Amira can supplement some of those things, but it cannot replace them. When AI sessions start to crowd out reading time with a parent or teacher, that is when the developmental risk becomes concrete.

So what should parents watch for? The clearest warning signs are a child who starts avoiding reading sessions, becomes visibly upset during Amira use, or develops more negative feelings about reading in general. 

If any of those appear, scale back AI use immediately. Then reintroduce low-pressure, human-led reading time where mistakes are welcomed rather than flagged.

How Amira AI Handles Student Data 

The data privacy picture is complicated. In some areas, it is more concerning than the company’s general assurances suggest.

During normal use, Amira collects a significant amount of sensitive data. This includes voice recordings of children reading aloud, accuracy and speed metrics, session timestamps, progress data tied to student accounts, and device information. 

That is not unusual for educational technology; tools like Lexia Core5 and Reading Eggs collect similar categories of data. The real concern is what happens to that data afterward.

Amira’s privacy documentation states that student data is not sold to third parties. It also confirms compliance with FERPA and COPPA, the two primary U.S. federal laws governing student data.

Compliance with Data Regulations

I did run a check on Amira in the data privacy framework database, and it did come up in the system. 

Amira's active status in the data privacy network

Those are baseline legal requirements, not genuine reassurances. Meeting them does not answer the questions most parents actually care about.

Amira’s public privacy policy does not clearly state how long voice recordings are retained. It does not explain whether parents can request the deletion of their child’s voice data. And it does not confirm whether recordings are used in any form to train or improve the AI model. 

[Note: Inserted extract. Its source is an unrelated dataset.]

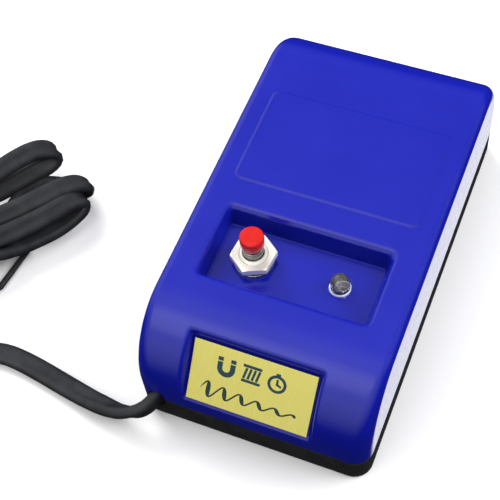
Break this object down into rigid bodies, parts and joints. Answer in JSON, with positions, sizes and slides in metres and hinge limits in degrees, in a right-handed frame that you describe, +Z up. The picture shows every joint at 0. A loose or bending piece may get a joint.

The policy language is vague. That vagueness matters because voice recordings of children are not ordinary data. They capture hesitation patterns, mispronunciations, emotional state, and developmental progress. If those recordings feed into a commercial AI product, even in anonymized form, parents have a direct interest in knowing that explicitly.

Schools typically sign data privacy agreements with Amira before deploying it, and those agreements may contain stronger protections than the public-facing policy does. If your child uses Amira through school, ask the school directly, “What does our data processing agreement with Amira say about voice data retention and deletion?” 

If your child uses Amira at home, contact Amira’s support team before continuing and ask specifically about your deletion rights under COPPA.

Also read:  Is Amira Learning Worth It?

How Safe is Amira AI

Amira AI is not a dangerous product. But “not dangerous” is not the same as “safe without conditions.”

For confident readers using the tool in 10 to 15-minute sessions alongside regular human reading time, Amira is beneficial. But children who are already anxious about reading, perfectionistic, or easily discouraged need a more careful approach. It is advisable to keep an adult present during early sessions and watch the emotional response closely.

On data privacy, Amira meets legal minimums but leaves important questions unanswered, particularly around voice data. Until the company provides clearer public documentation on voice recording retention and parental deletion rights, that gap should factor into your decision.

This applies most to home users, who lack the protection of a school-negotiated data agreement. The safest strategy is to keep sessions short and stay nearby. Make sure your child still gets plenty of relaxed reading time where no one is keeping score. And before you commit to the tool, read the privacy policy.  

Then ask the school or the company the questions it leaves open. 

FAQs

1. Does Amira Record Your Voice?

Yes, Amira records the voices of its users, who are mainly children. Recordings are paired with reading accuracy, progress levels, and device information. 

2. Does Amira Use AI?

Yes, Amira uses AI to recognize the pronunciation of words and the ideal of spoken speech.